**Data extract**:
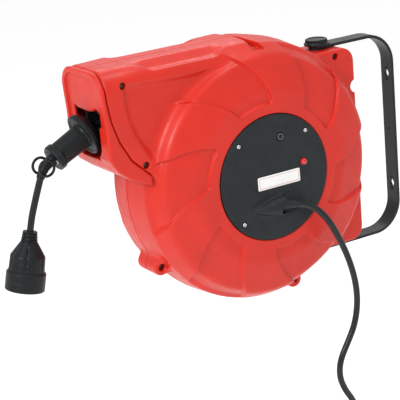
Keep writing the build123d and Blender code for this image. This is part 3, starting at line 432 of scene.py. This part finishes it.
# ---------------------------------------------------------------- housing shells
WALL, DRUM_REACH = 4.0, 330
FLUTE_DEPTH, SIDE_DEPTH, POCKET_DEPTH = 9.5, 3.7, 7.0
DRUM_PROFILE = rounded(
    [(0, 75.3), (111, 75.3), (152, 64.0), (164.5, 40.0), (168, 0), (0, 0)],
    [0, 34, 15, 14, 0, 0],
)
NOSE_FRONT = [(210, 168), (209, 134), (205, 108), (197, 83), (183, 57), (157, 32), (132, 10)]
FRAME_FRONT = [(217, 168), (215, 134), (213.5, 110), (212.5, 62), (203, 46), (186, 33), (146, 14)]
NOSE_HALF, FRAME_HALF, NOSE_TOP = 50.0, 51.0, 168.0
NOSE_ROUND, FRAME_ROUND = 22.0, 28.0
MOUTH = [
    (-32, 72), (-32, 119), (-24, 116), (4, 115), (15, 117),
    (23, 121), (30, 117), (30, 72), (20, 58), (-22, 58),
]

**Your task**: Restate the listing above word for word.

**Task result**:
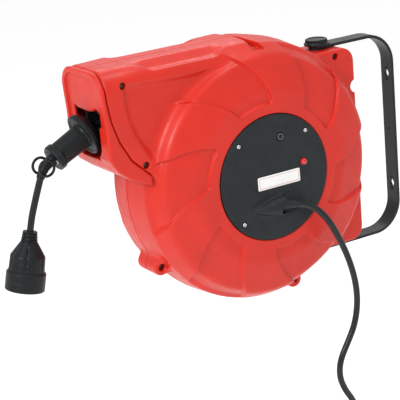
Keep writing the build123d and Blender code for this image. This is part 3, starting at line 432 of scene.py. This part finishes it.
# ---------------------------------------------------------------- housing shells
WALL, DRUM_REACH = 4.0, 330
FLUTE_DEPTH, SIDE_DEPTH, POCKET_DEPTH = 9.5, 3.7, 7.0
DRUM_PROFILE = rounded(
    [(0, 75.3), (111, 75.3), (152, 64.0), (164.5, 40.0), (168, 0), (0, 0)],
    [0, 34, 15, 14, 0, 0],
)
NOSE_FRONT = [(210, 168), (209, 134), (205, 108), (197, 83), (183, 57), (157, 32), (132, 10)]
FRAME_FRONT = [(217, 168), (215, 134), (213.5, 110), (212.5, 62), (203, 46), (186, 33), (146, 14)]
NOSE_HALF, FRAME_HALF, NOSE_TOP = 50.0, 51.0, 168.0
NOSE_ROUND, FRAME_ROUND = 22.0, 28.0
MOUTH = [
    (-32, 72), (-32, 119), (-24, 116), (4, 115), (15, 117),
    (23, 121), (30, 117), (30, 72), (20, 58), (-22, 58),
]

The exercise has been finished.